--- THE REQUEST ---
From the line containing "Write the OpenSCAD" through the line containing "plate_bevel = 1.5; // [1:0.5:2.5]", retype each line exactly; include both end lines and nothing beyond them.

##### ENTRIES PROVIDED

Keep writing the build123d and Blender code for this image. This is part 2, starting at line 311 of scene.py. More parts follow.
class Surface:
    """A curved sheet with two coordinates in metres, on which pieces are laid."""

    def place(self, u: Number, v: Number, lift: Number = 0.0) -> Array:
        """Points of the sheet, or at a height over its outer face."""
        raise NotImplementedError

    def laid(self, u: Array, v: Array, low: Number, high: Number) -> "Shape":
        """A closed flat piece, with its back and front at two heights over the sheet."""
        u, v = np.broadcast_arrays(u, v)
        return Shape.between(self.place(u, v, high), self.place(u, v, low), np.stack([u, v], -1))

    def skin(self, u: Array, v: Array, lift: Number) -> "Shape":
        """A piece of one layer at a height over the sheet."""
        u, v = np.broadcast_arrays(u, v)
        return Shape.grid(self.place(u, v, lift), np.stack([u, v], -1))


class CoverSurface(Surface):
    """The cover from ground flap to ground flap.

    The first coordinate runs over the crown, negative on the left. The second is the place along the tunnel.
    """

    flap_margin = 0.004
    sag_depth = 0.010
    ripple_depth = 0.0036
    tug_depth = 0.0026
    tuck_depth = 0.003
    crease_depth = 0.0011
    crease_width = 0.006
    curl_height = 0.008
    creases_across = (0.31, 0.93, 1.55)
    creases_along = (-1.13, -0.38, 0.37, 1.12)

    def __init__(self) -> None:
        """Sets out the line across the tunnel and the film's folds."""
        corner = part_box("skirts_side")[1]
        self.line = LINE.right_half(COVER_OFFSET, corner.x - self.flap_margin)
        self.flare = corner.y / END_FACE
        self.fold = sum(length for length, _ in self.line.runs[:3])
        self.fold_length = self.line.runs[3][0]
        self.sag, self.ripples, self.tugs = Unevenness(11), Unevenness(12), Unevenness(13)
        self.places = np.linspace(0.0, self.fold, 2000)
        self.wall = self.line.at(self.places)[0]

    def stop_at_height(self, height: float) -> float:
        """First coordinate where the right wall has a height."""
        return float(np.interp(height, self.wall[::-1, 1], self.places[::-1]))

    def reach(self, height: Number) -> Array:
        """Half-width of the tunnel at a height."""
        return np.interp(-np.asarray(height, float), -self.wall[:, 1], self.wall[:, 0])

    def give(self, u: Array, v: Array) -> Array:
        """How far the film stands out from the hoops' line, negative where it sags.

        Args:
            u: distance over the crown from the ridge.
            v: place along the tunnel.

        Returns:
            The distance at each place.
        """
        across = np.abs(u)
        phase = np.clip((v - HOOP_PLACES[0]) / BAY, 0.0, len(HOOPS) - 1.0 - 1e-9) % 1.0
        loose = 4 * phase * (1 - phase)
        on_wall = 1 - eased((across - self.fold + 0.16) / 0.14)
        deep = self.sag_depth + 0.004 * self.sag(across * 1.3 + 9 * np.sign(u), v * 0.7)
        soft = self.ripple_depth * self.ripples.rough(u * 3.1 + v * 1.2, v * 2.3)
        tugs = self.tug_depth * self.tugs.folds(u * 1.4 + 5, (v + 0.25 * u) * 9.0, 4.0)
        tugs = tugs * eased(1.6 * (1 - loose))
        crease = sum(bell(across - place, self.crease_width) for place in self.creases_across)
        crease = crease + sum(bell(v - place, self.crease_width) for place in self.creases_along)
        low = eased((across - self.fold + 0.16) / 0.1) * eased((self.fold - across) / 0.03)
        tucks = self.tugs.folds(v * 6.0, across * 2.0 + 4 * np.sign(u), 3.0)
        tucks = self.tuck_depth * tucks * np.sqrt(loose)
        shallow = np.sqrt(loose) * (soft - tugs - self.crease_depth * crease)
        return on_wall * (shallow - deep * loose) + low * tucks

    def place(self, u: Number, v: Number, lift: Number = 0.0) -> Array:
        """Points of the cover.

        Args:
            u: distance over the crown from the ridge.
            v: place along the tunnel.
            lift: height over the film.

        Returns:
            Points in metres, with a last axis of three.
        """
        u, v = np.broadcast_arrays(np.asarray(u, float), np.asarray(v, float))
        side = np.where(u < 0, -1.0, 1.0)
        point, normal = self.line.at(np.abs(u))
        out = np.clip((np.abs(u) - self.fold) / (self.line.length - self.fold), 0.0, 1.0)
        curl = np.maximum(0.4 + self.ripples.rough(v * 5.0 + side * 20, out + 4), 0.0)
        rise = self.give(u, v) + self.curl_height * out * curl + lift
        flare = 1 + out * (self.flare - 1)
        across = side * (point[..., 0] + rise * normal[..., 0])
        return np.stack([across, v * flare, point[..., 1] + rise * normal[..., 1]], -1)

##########
##### ENTRIES PROVIDED

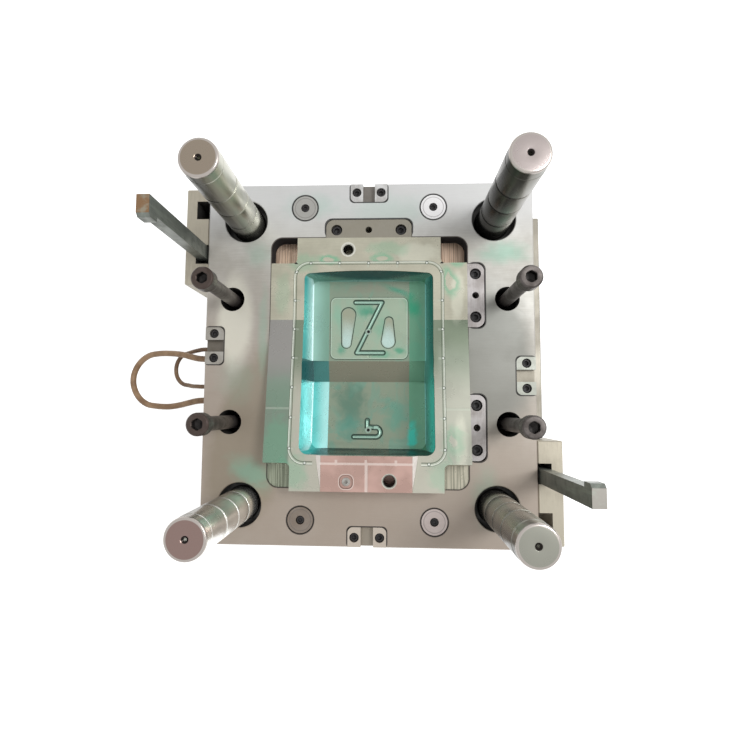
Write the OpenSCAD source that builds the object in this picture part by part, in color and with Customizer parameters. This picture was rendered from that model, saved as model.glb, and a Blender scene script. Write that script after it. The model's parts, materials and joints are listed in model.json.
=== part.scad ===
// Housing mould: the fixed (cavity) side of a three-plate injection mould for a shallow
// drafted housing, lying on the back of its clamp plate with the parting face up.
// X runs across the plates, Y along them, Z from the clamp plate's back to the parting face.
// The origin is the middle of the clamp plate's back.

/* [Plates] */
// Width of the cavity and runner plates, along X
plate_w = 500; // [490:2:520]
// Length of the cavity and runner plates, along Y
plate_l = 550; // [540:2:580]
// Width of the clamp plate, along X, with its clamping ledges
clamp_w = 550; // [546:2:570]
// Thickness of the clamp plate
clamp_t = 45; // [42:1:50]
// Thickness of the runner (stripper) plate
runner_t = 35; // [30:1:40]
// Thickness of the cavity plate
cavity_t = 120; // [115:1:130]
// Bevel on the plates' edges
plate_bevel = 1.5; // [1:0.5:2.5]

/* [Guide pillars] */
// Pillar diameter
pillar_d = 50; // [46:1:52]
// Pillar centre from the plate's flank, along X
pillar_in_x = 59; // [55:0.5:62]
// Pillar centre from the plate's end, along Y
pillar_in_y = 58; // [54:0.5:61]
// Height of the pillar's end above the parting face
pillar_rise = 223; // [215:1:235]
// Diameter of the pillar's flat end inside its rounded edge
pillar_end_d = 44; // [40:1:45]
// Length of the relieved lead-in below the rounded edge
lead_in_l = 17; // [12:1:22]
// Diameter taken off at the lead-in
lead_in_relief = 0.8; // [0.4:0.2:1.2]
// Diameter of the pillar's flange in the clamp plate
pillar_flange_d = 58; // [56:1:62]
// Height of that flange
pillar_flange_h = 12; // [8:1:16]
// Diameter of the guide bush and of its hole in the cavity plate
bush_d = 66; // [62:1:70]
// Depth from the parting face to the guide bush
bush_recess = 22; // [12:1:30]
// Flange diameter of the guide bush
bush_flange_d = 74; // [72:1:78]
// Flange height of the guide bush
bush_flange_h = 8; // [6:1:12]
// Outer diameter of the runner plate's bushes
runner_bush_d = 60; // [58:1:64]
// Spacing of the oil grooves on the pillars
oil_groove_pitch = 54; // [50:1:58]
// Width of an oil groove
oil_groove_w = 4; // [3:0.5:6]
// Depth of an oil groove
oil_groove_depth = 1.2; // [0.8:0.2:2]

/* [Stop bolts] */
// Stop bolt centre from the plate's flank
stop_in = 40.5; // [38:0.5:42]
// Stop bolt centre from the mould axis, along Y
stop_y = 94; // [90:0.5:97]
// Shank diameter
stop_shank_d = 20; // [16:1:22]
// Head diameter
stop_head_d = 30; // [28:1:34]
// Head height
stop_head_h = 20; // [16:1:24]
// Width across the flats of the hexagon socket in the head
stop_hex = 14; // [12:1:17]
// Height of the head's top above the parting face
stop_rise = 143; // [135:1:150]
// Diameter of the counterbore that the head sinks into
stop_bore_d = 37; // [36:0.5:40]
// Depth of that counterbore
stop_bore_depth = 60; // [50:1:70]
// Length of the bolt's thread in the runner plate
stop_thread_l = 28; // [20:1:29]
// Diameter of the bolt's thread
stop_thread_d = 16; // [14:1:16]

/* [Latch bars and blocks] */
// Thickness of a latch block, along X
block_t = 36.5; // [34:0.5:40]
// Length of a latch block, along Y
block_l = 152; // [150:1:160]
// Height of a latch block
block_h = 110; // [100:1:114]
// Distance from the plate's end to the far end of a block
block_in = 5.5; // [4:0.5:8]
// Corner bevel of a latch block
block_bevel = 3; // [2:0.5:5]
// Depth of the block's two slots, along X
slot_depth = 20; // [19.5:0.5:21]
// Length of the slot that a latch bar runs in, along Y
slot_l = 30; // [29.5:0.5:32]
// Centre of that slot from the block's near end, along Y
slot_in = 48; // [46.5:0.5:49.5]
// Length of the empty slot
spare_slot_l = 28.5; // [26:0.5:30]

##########

--- ANSWER ---
Write the OpenSCAD source that builds the object in this picture part by part, in color and with Customizer parameters. This picture was rendered from that model, saved as model.glb, and a Blender scene script. Write that script after it. The model's parts, materials and joints are listed in model.json.
=== part.scad ===
// Housing mould: the fixed (cavity) side of a three-plate injection mould for a shallow
// drafted housing, lying on the back of its clamp plate with the parting face up.
// X runs across the plates, Y along them, Z from the clamp plate's back to the parting face.
// The origin is the middle of the clamp plate's back.

/* [Plates] */
// Width of the cavity and runner plates, along X
plate_w = 500; // [490:2:520]
// Length of the cavity and runner plates, along Y
plate_l = 550; // [540:2:580]
// Width of the clamp plate, along X, with its clamping ledges
clamp_w = 550; // [546:2:570]
// Thickness of the clamp plate
clamp_t = 45; // [42:1:50]
// Thickness of the runner (stripper) plate
runner_t = 35; // [30:1:40]
// Thickness of the cavity plate
cavity_t = 120; // [115:1:130]
// Bevel on the plates' edges
plate_bevel = 1.5; // [1:0.5:2.5]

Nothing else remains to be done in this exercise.